Indeed, the piquant relationship and tart-tongued dialogue between its two cantankerous septuagenarian characters is the most appealing aspect of "In Old Age," Mfoniso Udofia's latest installment of her "Ufot Cycle" of nine plays following the lives of an extended Nigerian-American family, now playing the Magic Theater.

Udofia has said that while the plays have linkages, each should be able to stand on its own. Considering only the excellent recent A.C.T. production of "Her Portmanteau" and this Magic world premiere as evidence, I'd agree, but with a caveat: Each play can also stumble on its own. That's unfortunately the case with "In Old Age," a muzzily structured psychological haunted-house tale that's all mood and little narrative energy or logic.

"In Old Age" finds Abasiama (Nancy Moricette), the Ufot family matriarch, living in the drafty, battered Wooster, Massachusetts house she shared with her late second husband. Her grown children rarely visit, but they have pooled funds to hire Azell, recommended as trustworthy by a local church, to refinish their mother's hardwood floors and make any other necessary repairs to the house.

Unbeknownst to either her children or to her gentleman caller at first, Abasiama is far more damaged than her home. The audience is made privy to the sounds in her head, oppressive creaks and booming thumps that seem to emanate from the house itself, as if the walls have absorbed and are now regurgitating the worst of her marriage and memories. Azell arrives each morning to wrangle with this cantankerous woman. Their superficially oppositional repartee reveals glimmers of commiseration and a common loneliness. Their covert flirtation is a crotchety, hunchbacked ballet.

Jones turns in a terrific performance. His face is a bubbling mudpot of emotion. We can see Azell straining to be a good Christian gentleman even as Abasiama's unreasonable demands repeatedly bring his patience to a boiling point. When Azell recalls his own failings, including physically abusing his wife, Jones shows us a two-tiered fury: the drunken rage of his past overlaid with a newfound anger at himself.

Moricette's Abasiama is less nuanced. She swings from an almost-comatose recessiveness to howling fury. The audience needs more middle ground if she's to win empathy for her character rather than pity.

The set design by Andrew Boyce is handsome and poetic. Abasiama's living room, with its huge windowed porch, flows almost seamlessly into a front yard full of leafless trees, the visual blend of interior and exterior echoing the porous boundary between the old woman's inner turmoil and her physical living space. In one scene, Azell stands in the yard during a violent rainstorm watching through the windows as Abasiama rages through the house.

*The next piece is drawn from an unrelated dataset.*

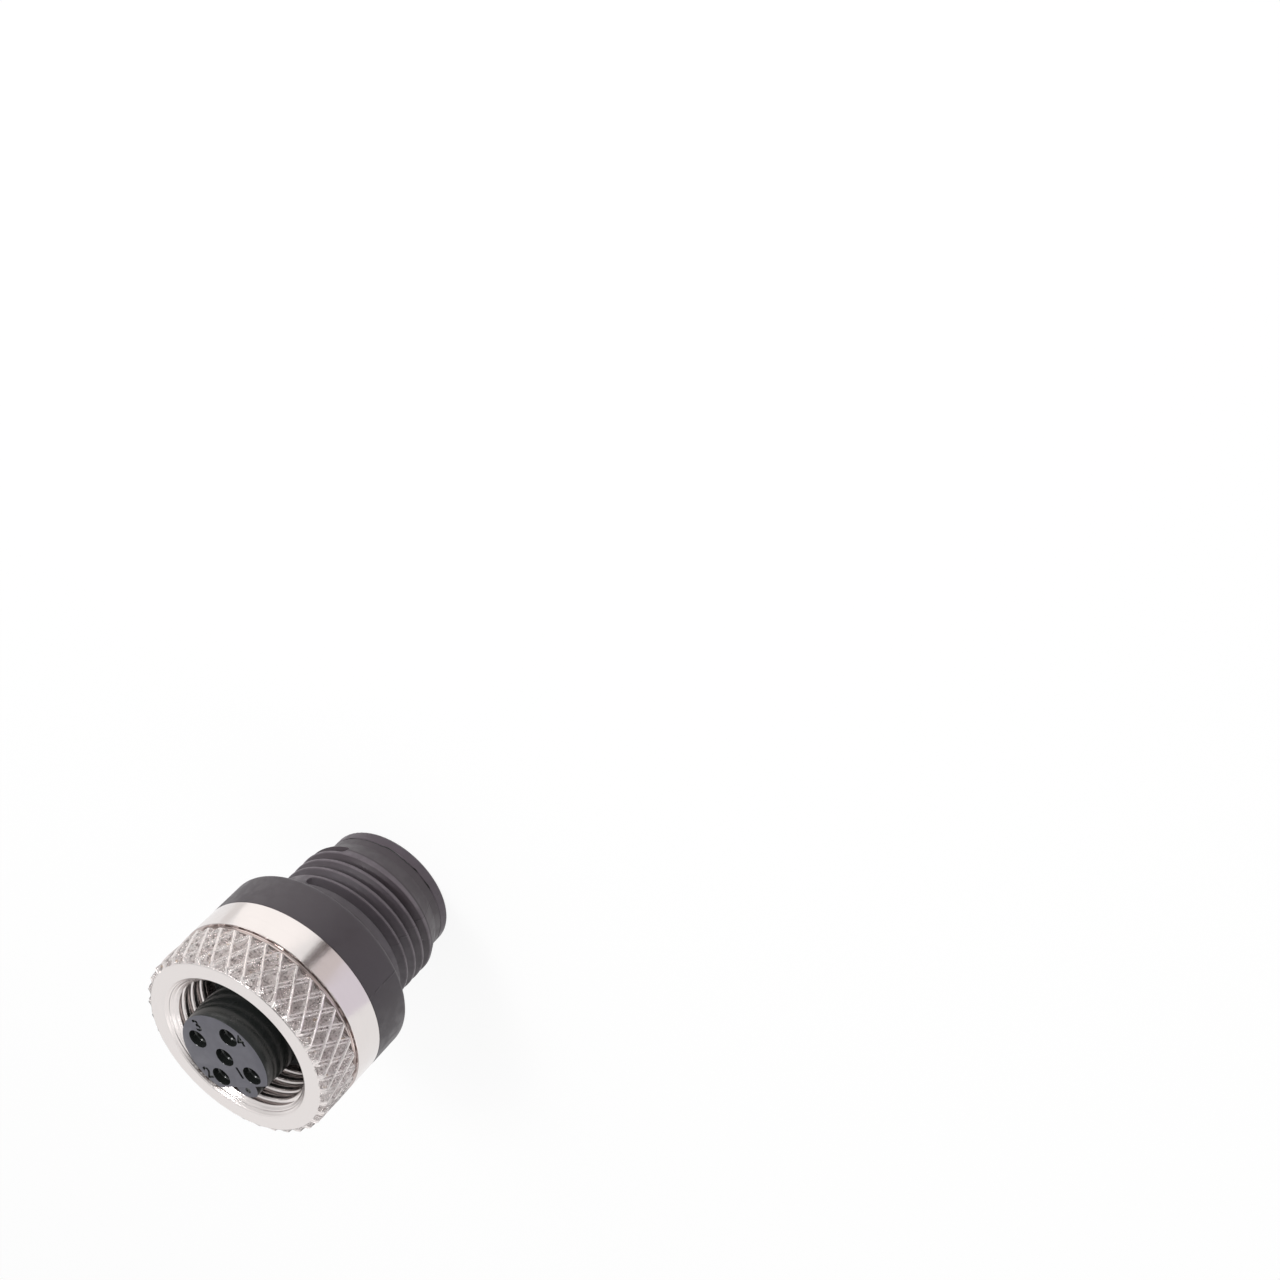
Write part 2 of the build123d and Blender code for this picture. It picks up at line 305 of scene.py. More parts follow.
def makeRidges(name, hand, peak, phase, shape, seed):
    # one leaning ridge that sinks into the front ring, copied round the bar and slightly crushed
    v = nutValues
    low = v["knurlBase"] - v["ridgeStart"]
    height = v["top"] - v["ridgeEnd"] - low
    rise = peak - v["knurlCore"]
    foot = shape[0][1] - v["rootNarrower"]
    right = [(v["knurlCore"] + share * rise, half, low) for share, half in shape]
    left = [(radius, -half, z) for radius, half, z in right]
    deep = v["knurlCore"] - v["ridgeRoot"]
    ridge = drawOutline(name, [(deep, -foot, low), *left, *reversed(right), (deep, foot, low)])
    screwUp(ridge, hand * v["lean"] * height, height, v["knurlSteps"])

    tip, proud = v["top"] - v["ridgeTip"], v["knurlCore"] + v["clearOfCore"]
    pickVertices(ridge, lambda z, radius: z > tip and radius > proud)
    sink = (v["ringOuter"] - v["ringInset"]) / peak
    bpy.ops.transform.resize(value=(sink, sink, 1), center_override=(0, 0, v["top"] * mm))
    bpy.ops.object.mode_set(mode="OBJECT")
    turnMesh(ridge, phase - hand * v["lean"] * (v["phaseHeight"] - low))
    copiesRound(ridge, v["starts"], 360 / v["starts"])
    pickVertices(ridge, lambda z, radius: radius > proud)
    bpy.ops.transform.vertex_random(offset=v["crushed"] * mm, uniform=v["crushEven"], seed=seed)
    bpy.ops.object.mode_set(mode="OBJECT")
    return ridge


def makeNut():
    v = nutValues
    nut = turnOnLathe("couplingNut", [
        (v["bore"], v["base"]),
        (v["outer"] - v["edge"], v["base"]),
        (v["outer"], v["base"] + v["edge"]),
        (v["outer"], v["bandTop"] - v["bandRound"]),
        (v["outer"] - v["edge"], v["bandTop"] - v["edge"]),
        (v["outer"] - v["bandRound"], v["bandTop"]),
        (v["grooveRadius"] + v["grooveFillet"], v["bandTop"] + v["grooveLip"]),
        (v["grooveRadius"], v["bandTop"] + v["grooveDrop"]),
        (v["grooveRadius"], v["knurlBase"] - v["grooveFillet"]),
        (v["knurlCore"], v["knurlBase"]),
        (v["knurlCore"], v["top"] - v["ringFoot"]),
        (v["ringOuter"] - v["ringInset"], v["top"] - v["ringDrop"]),
        (v["ringOuter"] - v["ringRound"], v["top"]),
        (v["mouth"] + v["mouthRound"], v["top"]),
        (v["mouth"], v["top"] - v["mouthRound"]),
        (v["stepRadius"], v["stepHeight"]),
        (v["stepRadius"] - v["stepWidth"], v["stepHeight"] - v["stepDrop"]),
        (v["threadInner"], v["threadTop"]),
        (v["threadInner"], v["threadBase"]),
        (v["relief"], v["threadBase"]),
        (v["relief"], v["collarTop"]),
        (v["bore"], v["collarTop"]),
        (v["bore"], v["base"]),
    ], v["sides"])

    # inside thread, right-handed
    low = v["threadBase"] - v["pitch"]
    upper = [(v["threadInner"] + depth, 0, low + half) for depth, half in v["grooveShape"]]
    lower = [(v["threadInner"] + depth, 0, low - half) for depth, half in v["grooveShape"]]
    groove = drawOutline("nutThreadCut", [*lower, *reversed(upper)])
    screwUp(groove, 360, v["pitch"], v["threadSteps"], v["turns"])
    combine(nut, groove, "DIFFERENCE")

    # knurl: high ridges of one hand, lower ones across them, trimmed to the bar
    ridges = makeRidges("ridge", 1, v["outer"], v["ridgePhase"], v["ridgeShape"], v["ridgeSeed"])
    across = makeRidges("crossRidge", -1, v["knurlCore"] + v["crossHeight"], v["crossPhase"],
                        v["crossShape"], v["crossSeed"])
    combine(ridges, across, "UNION")
    bar = turnOnLathe("knurlBar", [
        (v["barInner"], v["knurlBase"]),
        (v["outer"] - v["backBevel"], v["knurlBase"]),
        (v["outer"], v["knurlBase"] + v["backBevel"]),
        (v["outer"], v["top"] - v["edge"]),
        (v["barInner"], v["top"] - v["edge"]),
        (v["barInner"], v["knurlBase"]),
    ], v["sides"])
    combine(ridges, bar, "INTERSECT")
    combine(nut, ridges, "UNION")
    finishPiece(nut, "nut", ["coupling_nut"], v["sharpAngle"])
    return nut


couplingNut = makeNut()


# housing, in mm and degrees
housingValues = {
    "sides": 192,
    # heights, from the rim to the front of the grip
    "rimTop": 0.9, "leadBase": 1.6, "leadTop": 3.0, "gripBase": 9.1, "insertBase": 10.0,
    "gripTop": 12.45,
    # radii
    "shell": 4.57, "seat": 4.72, "collar": 5.25, "crest": 5.95, "grip": 7.95,
    # edges
    "edge": 0.03, "leadRound": 0.04, "jointChamfer": 0.06, "chamferInset": 0.01, "chamferShare": 0.7,
    "backRound": 0.35, "backSteps": 6, "neckRound": 0.3, "neckSteps": 5, "frontRound": 0.03,
    # outside thread
    "pitch": 1.0, "turns": 4, "threadSteps": 96, "grooveStart": 3.01, "grooveAngle": -60.0,
    "grooveHalf": 0.425, "grooveRoot": 5.34, "rootHalf": 0.07, "rootRound": 0.04, "crestRound": 0.05,
    "cutReach": 0.12, "cutFlare": 0.06, "endWindow": 0.6,
}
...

Sara Huddleston's thunderous sound design and the eerie shifts and blinks of York Kennedy's lighting do a marvelous job enhancing the threatening ambience.

"In Old Age" is directed by Victor Malana Maog, who also helmed the beautifully detailed "Her Portmanteau." He struggles here with Udofia's far less developed characterizations and a scenario that's both vague and repetitive.

The show ends with a headscratcher: Abasiama and Azell snuggle like lovebirds while telepathically reading each other's memories. Until that point, having adored Udofia's work in "Her Portmanteau," I'd kept struggling to make sense of this play. But this was one too many sour notes. It was time to give up the ghost.